A montagem alterna sequências de assaltos, investigações e cenas domésticas, mantendo progressão constante. O filme reserva tempo para mostrar reuniões da quadrilha em galpões isolados, reconhecimento prévio de áreas que podem servir de rotas de fuga, testes de armas e ajustes em planos quando a polícia se aproxima demais. No lado de Hanna, vê-se o uso de escutas, interrogatórios, vigilâncias demoradas em estacionamentos e cruzamento de informações com outras equipes. O som acompanha essa alternância: em ambientes externos predominam sirenes, passos e disparos; em interiores, o que se ouve é a dificuldade de manter conversas inteiras sem interrupção.
“Fogo contra Fogo” também amplia o impacto dramático ao dedicar espaço aos coadjuvantes. Chris, interpretado por Val Kilmer, vive pendurado em dívidas e tenta preservar o casamento com Charlene, que hesita entre proteger o marido e entregar informações em troca de segurança. Outros integrantes da quadrilha cogitam abandonar o crime, mas se veem puxados de volta por necessidades financeiras ou por falta de alternativas concretas. Na polícia, os parceiros de Hanna compartilham cansaço e alertam para a possibilidade de o caso escapar de controle, sem deixarem de seguir o chefe nos cercos mais arriscados.

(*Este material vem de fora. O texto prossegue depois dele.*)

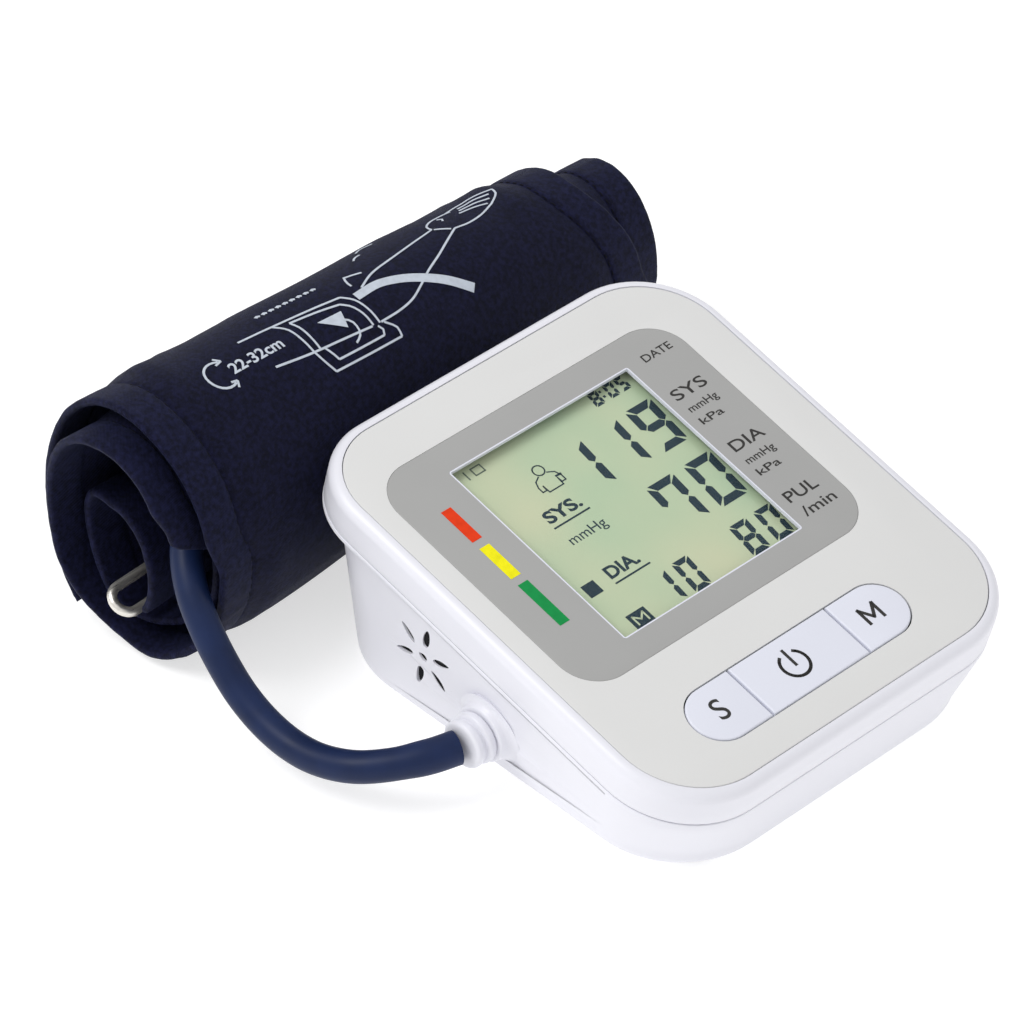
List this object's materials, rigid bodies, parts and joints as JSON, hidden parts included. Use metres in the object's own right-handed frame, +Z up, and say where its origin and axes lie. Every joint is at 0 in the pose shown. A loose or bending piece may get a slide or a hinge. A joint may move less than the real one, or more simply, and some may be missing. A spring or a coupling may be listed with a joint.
{
  "type": "upper arm blood pressure monitor",
  "caption": "Desktop blood pressure monitor with tilted face, display window and three keys, joined by an air hose to a rolled fabric arm cuff with a wire ring.",
  "frame": {"origin": "on the table under the middle of the monitor and its rolled cuff", "axes": "+Z up, +X to the reader's right along the cuff's roll, +Y from the monitor's front edge to the cuff"},
  "size_m": [0.1692, 0.1709, 0.0685],
  "materials": {
    "housing_plastic": "satin",
    "face_plastic": "fine matte",
    "grey_panel": "satin",
    "window_glass": "clear",
    "lcd_glass": "smooth",
    "key_plastic": "satin",
    "inner_plastic": "matte",
    "backlight": "satin",
    "elastomer": "matte",
    "circuit_board": "satin",
    "dark_plastic": "matte",
    "bare_steel": "satin",
    "spring_metal": "bright",
    "battery_wrap": "glossy",
    "soft_tube": "satin",
    "cuff_fabric": "woven",
    "bladder_film": "satin",
    "hose_rubber": "satin"
  },
  "bodies": {
    "monitor": {"upper_shell": "housing_plastic", "lower_shell": "housing_plastic", "hose_socket": "housing_plastic", "face_plate": "face_plastic", "lens_frame": "grey_panel", "display_window": "window_glass", "lcd_panel": "lcd_glass", "lcd_holder": "inner_plastic", "battery_bay": "inner_plastic", "air_tee": "inner_plastic", "pump_head": "inner_plastic", "backlight_plate": "backlight", "zebra_strip": "elastomer", "pump_sleeve": "elastomer", "foot_1": "elastomer", "foot_2": "elastomer", "foot_3": "elastomer", "foot_4": "elastomer", "main_pcb": "circuit_board", "controller_chip": "dark_plastic", "pressure_sensor": "dark_plastic", "switch_set": "dark_plastic", "switch_power": "dark_plastic", "switch_memory": "dark_plastic", "speaker": "dark_plastic", "release_valve": "dark_plastic", "pump_motor": "bare_steel", "case_screw_1": "bare_steel", "case_screw_2": "bare_steel", "case_screw_3": "bare_steel", "case_screw_4": "bare_steel", "contact_spring_1": "spring_metal", "contact_spring_2": "spring_metal", "contact_spring_3": "spring_metal", "contact_spring_4": "spring_metal", "contact_plate_front": "spring_metal", "contact_plate_back": "spring_metal", "battery_1": "battery_wrap", "battery_2": "battery_wrap", "battery_3": "battery_wrap", "battery_4": "battery_wrap", "tube_socket_to_tee": "soft_tube", "tube_tee_to_pump": "soft_tube", "tube_pump_to_valve": "soft_tube"},
    "set_key": {"button_set": "key_plastic"},
    "power_key": {"button_power": "key_plastic"},
    "memory_key": {"button_memory": "key_plastic"},
    "door": {"battery_door": "housing_plastic"},
    "cuff": {"hose_plug": "housing_plastic", "air_hose": "hose_rubber", "cuff_outer_cloth": "cuff_fabric", "cuff_lining": "cuff_fabric", "air_bladder": "bladder_film", "bladder_port": "bladder_film", "hook_strip": "cuff_fabric"},
    "ring": {"metal_ring": "bare_steel"}
  },
  "joints": [
    {"name": "set_key_press", "type": "slide", "parent": "monitor", "child": "set_key", "axis": [0, 0.2233, -0.9748], "range_m": [0, 0.0008], "stiffness_N_per_m": 500},
    {"name": "power_key_press", "type": "slide", "parent": "monitor", "child": "power_key", "axis": [0, 0.2233, -0.9748], "range_m": [0, 0.0008], "stiffness_N_per_m": 500},
    {"name": "memory_key_press", "type": "slide", "parent": "monitor", "child": "memory_key", "axis": [0, 0.2233, -0.9748], "range_m": [0, 0.0008], "stiffness_N_per_m": 500},
    {"name": "door_slide", "type": "slide", "parent": "monitor", "child": "door", "axis": [0, 1, 0], "range_m": [0, 0.008]},
    {"name": "plug_pull", "type": "slide", "parent": "monitor", "child": "cuff", "axis": [-1, 0, 0], "range_m": [0, 0.012]},
    {"name": "ring_hinge", "type": "hinge", "parent": "cuff", "child": "ring", "pos_m": [0, 0.058, 0.0112], "axis": [0.9967, 0.0784, -0.0192], "range_deg": [0, 15]}
  ]
}
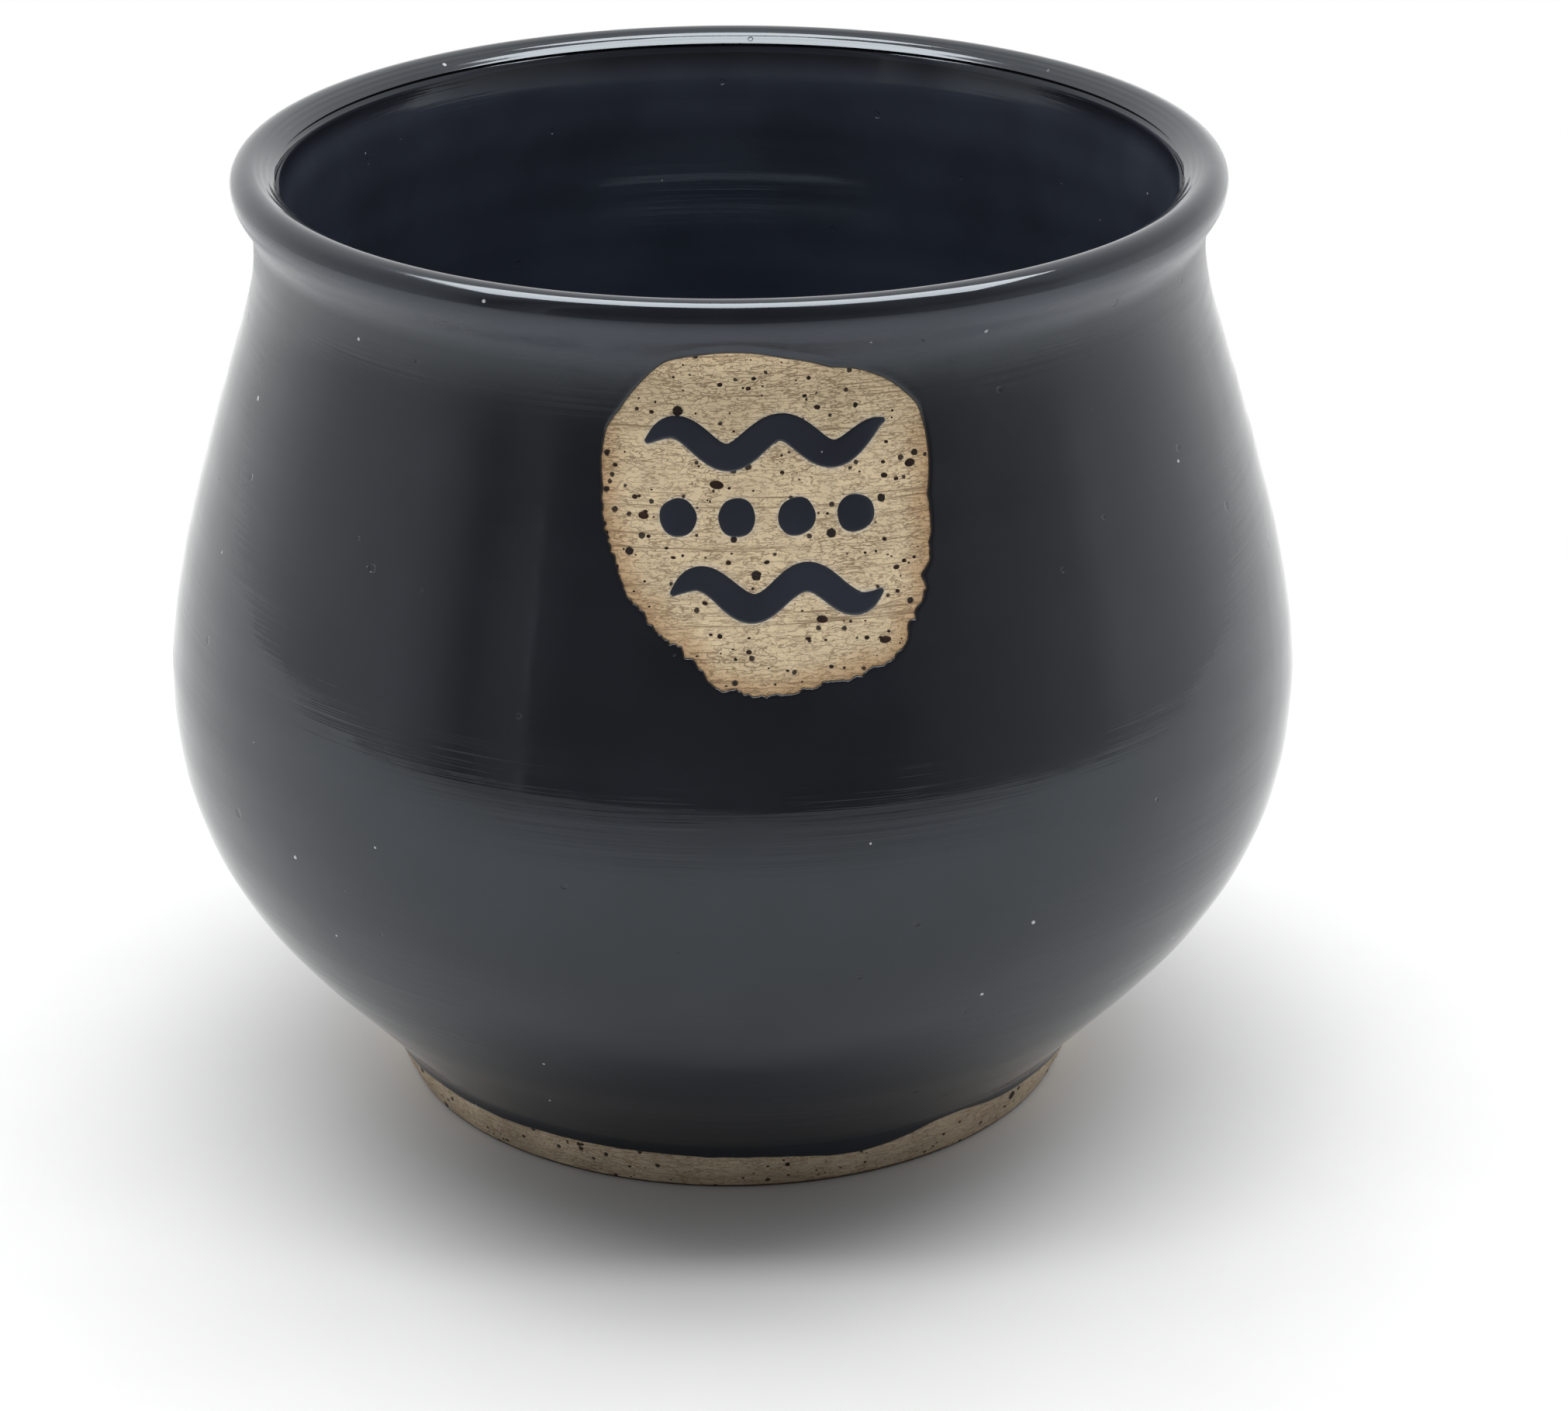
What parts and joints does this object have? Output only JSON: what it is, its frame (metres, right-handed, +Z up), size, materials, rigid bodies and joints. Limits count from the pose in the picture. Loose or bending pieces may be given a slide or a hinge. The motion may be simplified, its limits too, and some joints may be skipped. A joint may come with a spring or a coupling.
{
  "type": "pottery bowl",
  "caption": "Wheel-thrown round-bellied stoneware bowl with a drawn-in neck, rolled lip, trimmed foot ring and dark glaze around a bare clay window.",
  "frame": {"origin": "centre of the foot ring's underside, on the surface the bowl stands on", "axes": "+Z up along the bowl's turning axis, the bare window on the shoulder facing -Y"},
  "size_m": [0.1506, 0.1506, 0.1264],
  "materials": {
    "speckled_stoneware": "matte",
    "dark_glaze": "gloss"
  },
  "bodies": {
    "root": {"stoneware_body": "speckled_stoneware", "glaze_coat": "dark_glaze", "glaze_wave_upper": "dark_glaze", "glaze_wave_lower": "dark_glaze", "glaze_dot_1": "dark_glaze", "glaze_dot_2": "dark_glaze", "glaze_dot_3": "dark_glaze", "glaze_dot_4": "dark_glaze"}
  },
  "joints": []
}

À medida que a cidade se torna menor para tantos movimentos, as margens de escolha se estreitam. McCauley precisa decidir se mantém o plano de fuga ou se atende a impulsos de vingança e apego, colocando em risco tudo o que construiu. Hanna avalia até que ponto aceita correr atrás do suspeito em condições cada vez mais hostis. O desfecho, construído em área aberta, nas imediações do aeroporto, conclui esse duelo sem celebração e reforça a sensação de que ambos caminharam até o limite permitido pelo mundo que escolheram habitar.